- _Data lines_
━━━━━━━━━━━━━━━━
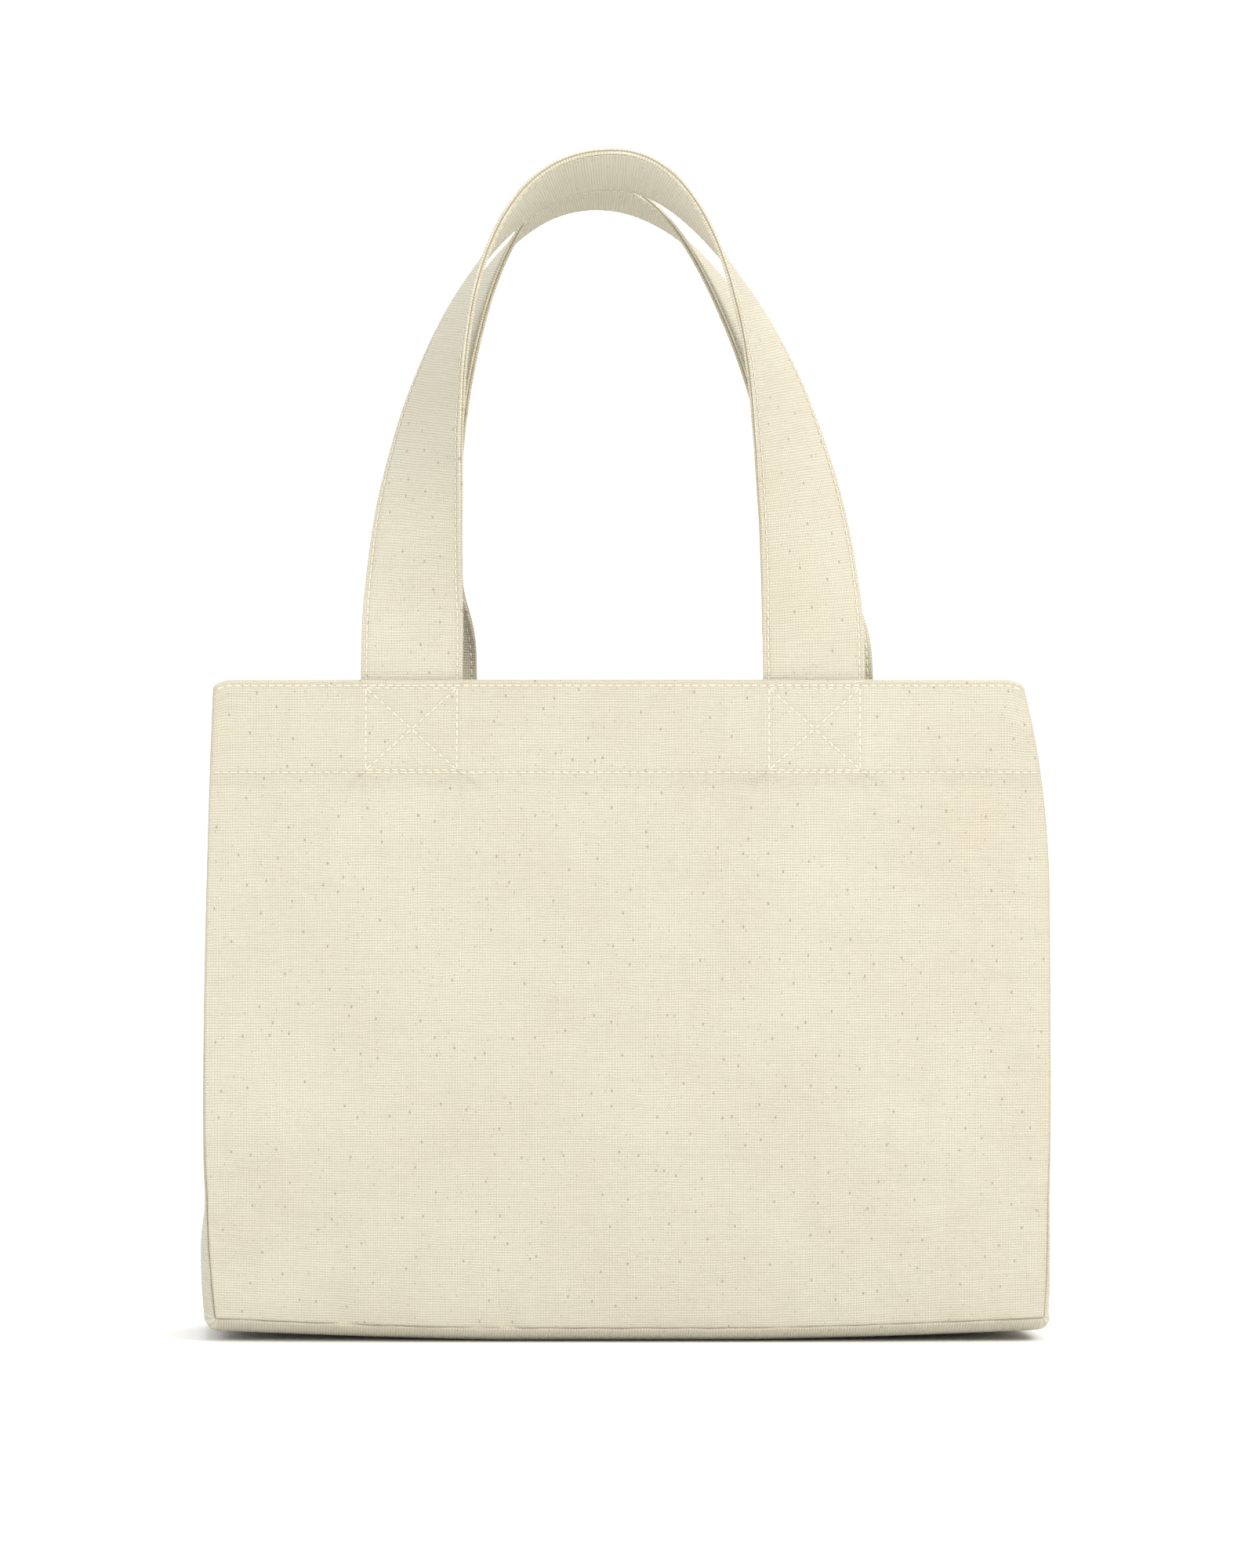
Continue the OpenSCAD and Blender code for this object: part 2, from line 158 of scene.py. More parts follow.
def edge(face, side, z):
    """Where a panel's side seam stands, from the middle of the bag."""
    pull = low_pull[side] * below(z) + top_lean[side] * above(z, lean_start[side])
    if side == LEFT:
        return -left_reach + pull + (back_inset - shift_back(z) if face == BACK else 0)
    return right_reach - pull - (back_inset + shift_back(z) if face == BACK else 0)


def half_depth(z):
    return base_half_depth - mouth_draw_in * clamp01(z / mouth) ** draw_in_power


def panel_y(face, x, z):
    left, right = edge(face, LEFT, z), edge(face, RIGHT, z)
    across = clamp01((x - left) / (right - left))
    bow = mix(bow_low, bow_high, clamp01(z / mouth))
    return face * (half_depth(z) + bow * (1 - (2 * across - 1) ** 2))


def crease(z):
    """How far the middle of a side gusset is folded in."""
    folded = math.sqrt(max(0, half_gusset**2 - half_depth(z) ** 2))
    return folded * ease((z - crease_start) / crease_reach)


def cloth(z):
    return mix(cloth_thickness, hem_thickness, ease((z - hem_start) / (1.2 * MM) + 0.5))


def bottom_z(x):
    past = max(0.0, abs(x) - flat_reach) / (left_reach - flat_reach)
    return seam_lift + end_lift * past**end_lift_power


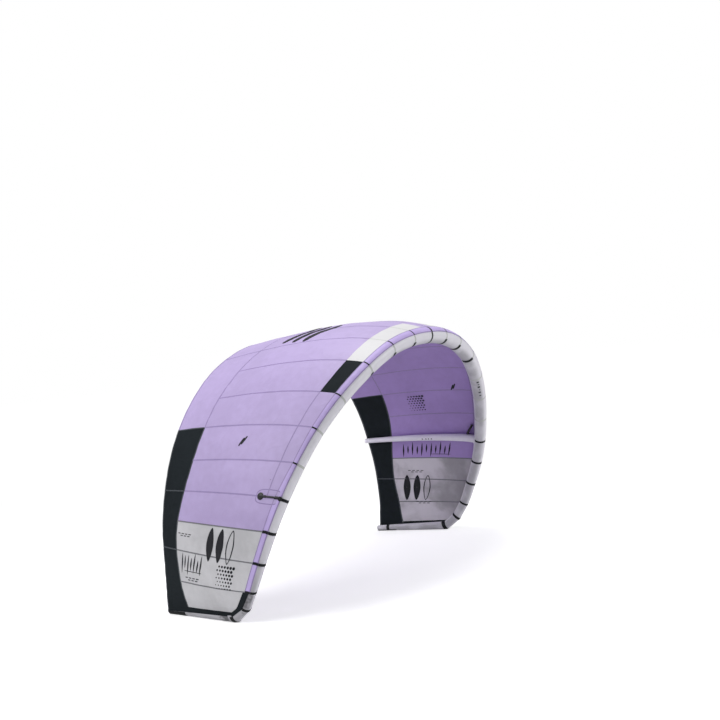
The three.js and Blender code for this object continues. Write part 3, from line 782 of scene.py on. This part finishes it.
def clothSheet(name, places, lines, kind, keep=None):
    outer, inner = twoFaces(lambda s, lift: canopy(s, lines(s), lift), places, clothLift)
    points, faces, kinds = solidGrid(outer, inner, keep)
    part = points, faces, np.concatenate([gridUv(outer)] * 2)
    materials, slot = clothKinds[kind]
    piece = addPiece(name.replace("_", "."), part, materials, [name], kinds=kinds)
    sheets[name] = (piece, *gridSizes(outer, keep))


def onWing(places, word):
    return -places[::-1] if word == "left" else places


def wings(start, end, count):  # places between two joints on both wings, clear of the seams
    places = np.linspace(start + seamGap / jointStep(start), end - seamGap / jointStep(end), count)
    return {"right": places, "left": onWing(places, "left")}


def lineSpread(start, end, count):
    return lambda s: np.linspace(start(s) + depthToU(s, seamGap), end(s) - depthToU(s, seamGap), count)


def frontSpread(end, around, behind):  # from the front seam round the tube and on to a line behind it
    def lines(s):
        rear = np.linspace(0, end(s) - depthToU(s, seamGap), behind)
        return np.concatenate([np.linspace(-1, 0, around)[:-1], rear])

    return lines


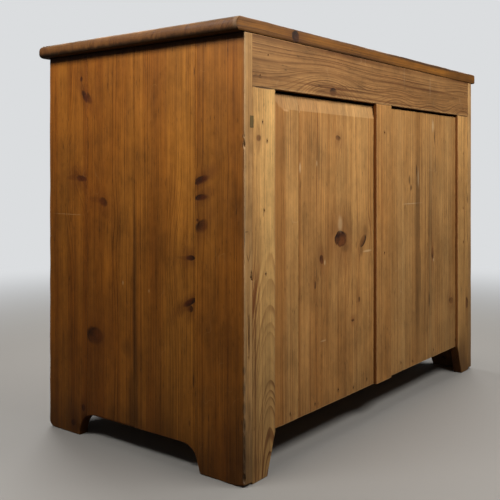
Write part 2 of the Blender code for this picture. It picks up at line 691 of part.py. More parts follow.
━━━━━━━━━━━━━━━━
- _Directive_
Locate the word "code" in the data above. Copy every line carrying it.

- _The completed task_
Continue the OpenSCAD and Blender code for this object: part 2, from line 158 of scene.py. More parts follow.
The three.js and Blender code for this object continues. Write part 3, from line 782 of scene.py on. This part finishes it.
Write part 2 of the Blender code for this picture. It picks up at line 691 of part.py. More parts follow.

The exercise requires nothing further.